• **Goal of the exercise**: Restate the full set of records exactly, word for word.

• **Entries supplied**:

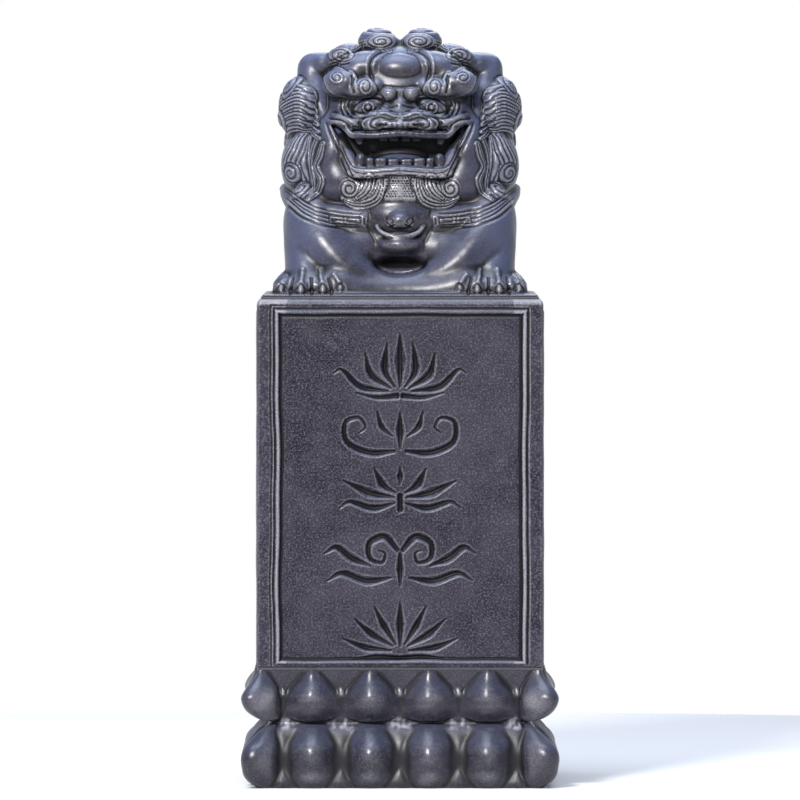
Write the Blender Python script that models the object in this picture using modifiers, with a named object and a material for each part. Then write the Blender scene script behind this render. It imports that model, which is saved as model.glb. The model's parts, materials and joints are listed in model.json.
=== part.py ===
"""Guardian lion on a panelled pillar: three carved stones, stacked and dowelled.

A lotus base with two tiers of beads carries a square pillar with sunk panels, and a crouching lion
sits on the pillar. Each bed joint holds a mortar bed, four plastic shims and two steel dowels set in
resin. Metres, +Z up, the lion faces -Y, and the origin is at the middle of the underside.
"""

import math

import bmesh
import bpy
from mathutils import Euler, Matrix, Vector

# Driving dimensions of the stones
BASE_TOP_HALF = 0.191
BASE_HEIGHT = 0.1560
PILLAR_HALF = 0.189
PILLAR_TOP = 0.6455

# Bed joints
SLIP = 0.0003
SHIM_THICK = 0.0030
JOINT = SHIM_THICK + 2 * SLIP
SHIM_SIDE = 0.026
SHIM_INSET = 0.022
BED_INSET = 0.002

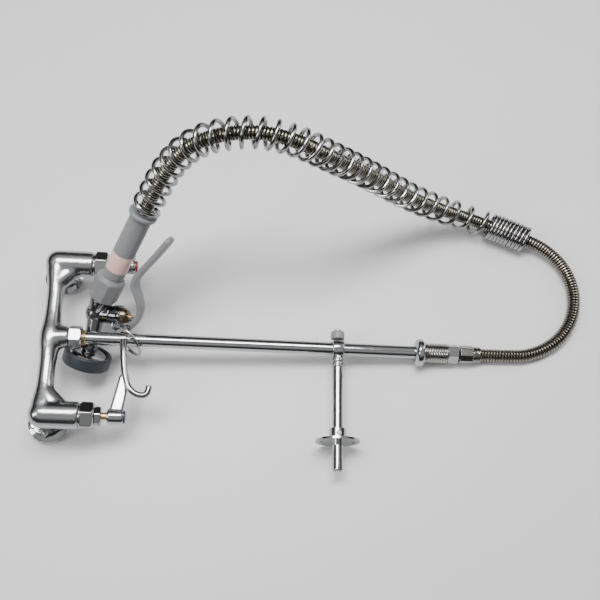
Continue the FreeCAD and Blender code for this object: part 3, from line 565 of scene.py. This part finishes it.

• **Right answer**:
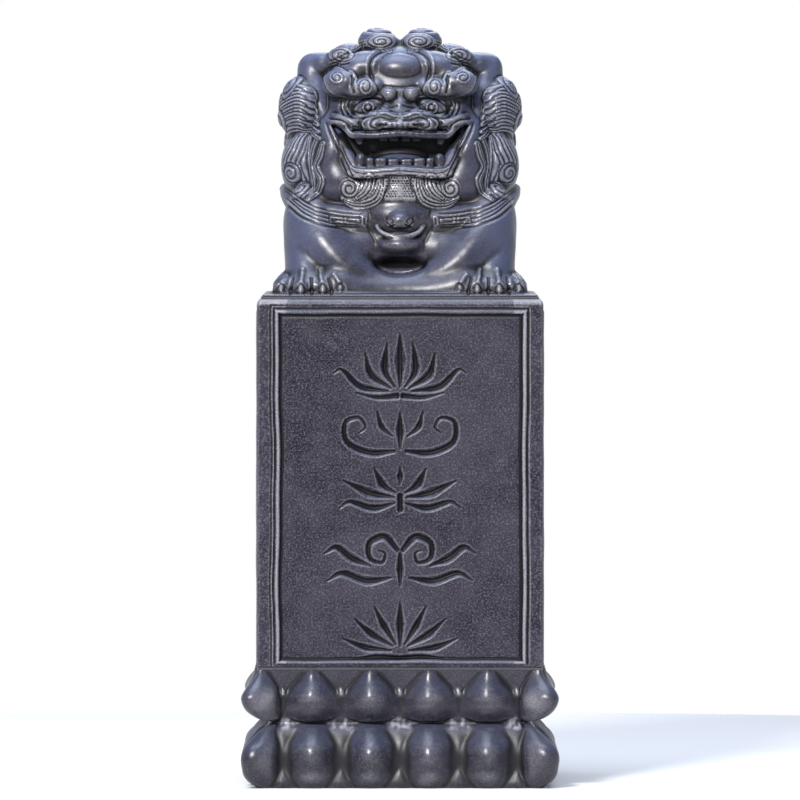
Write the Blender Python script that models the object in this picture using modifiers, with a named object and a material for each part. Then write the Blender scene script behind this render. It imports that model, which is saved as model.glb. The model's parts, materials and joints are listed in model.json.
=== part.py ===
"""Guardian lion on a panelled pillar: three carved stones, stacked and dowelled.

A lotus base with two tiers of beads carries a square pillar with sunk panels, and a crouching lion
sits on the pillar. Each bed joint holds a mortar bed, four plastic shims and two steel dowels set in
resin. Metres, +Z up, the lion faces -Y, and the origin is at the middle of the underside.
"""

import math

import bmesh
import bpy
from mathutils import Euler, Matrix, Vector

# Driving dimensions of the stones
BASE_TOP_HALF = 0.191
BASE_HEIGHT = 0.1560
PILLAR_HALF = 0.189
PILLAR_TOP = 0.6455

# Bed joints
SLIP = 0.0003
SHIM_THICK = 0.0030
JOINT = SHIM_THICK + 2 * SLIP
SHIM_SIDE = 0.026
SHIM_INSET = 0.022
BED_INSET = 0.002

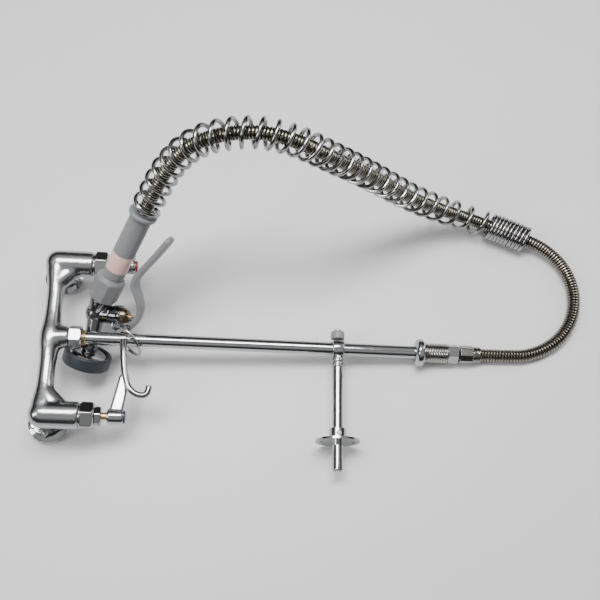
Continue the FreeCAD and Blender code for this object: part 3, from line 565 of scene.py. This part finishes it.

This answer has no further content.